Some of the Paleolithic snacks seem to have included legumes, date palms and grass seeds. The grasses were from the Triticeae group, which includes wild varieties of barley, rye and wheat relatives. 

In addition to profiling the types of found-foods these ancient humans were consuming, the researchers were also able to assess some of the preparation methods, which included cooking. This culinary step "represents a significant shift in human behavior, by improving the nutritional quality of plant foods and potentially altering the social organization of human groups," the researcher noted.

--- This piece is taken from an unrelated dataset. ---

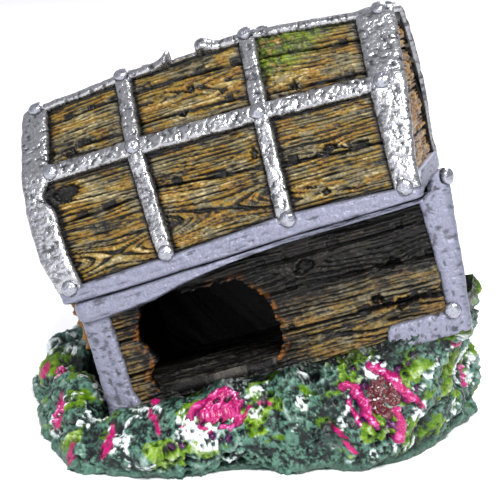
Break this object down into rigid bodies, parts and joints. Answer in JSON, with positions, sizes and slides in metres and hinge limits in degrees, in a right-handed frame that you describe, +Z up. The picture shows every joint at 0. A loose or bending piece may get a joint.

From the individual from the Iraq site (Shanidar Cave), for example, the team found that 42 percent of the recovered starch was from cooked materials, though Henry and her colleagues "expect that the actual proportion of cooked foods within the diet of this individual was probably much higher." To better assess starch grains from the samples, the researchers tried cooking similar plant products and found that heating the starches for more than half an hour rendered them largely unidentifiable, and thus they would not have been categorizable in fossil form.

The new findings suggest, "an overall sophistication in Neanderthal dietary regimes" and that "Neanderthals were capable of complex-food gathering behaviors that included both hunting of large game animals and the harvesting and processing of plant foods," the researchers concluded. Thankfully for the researchers, these early humans' tool selection did not likely include floss.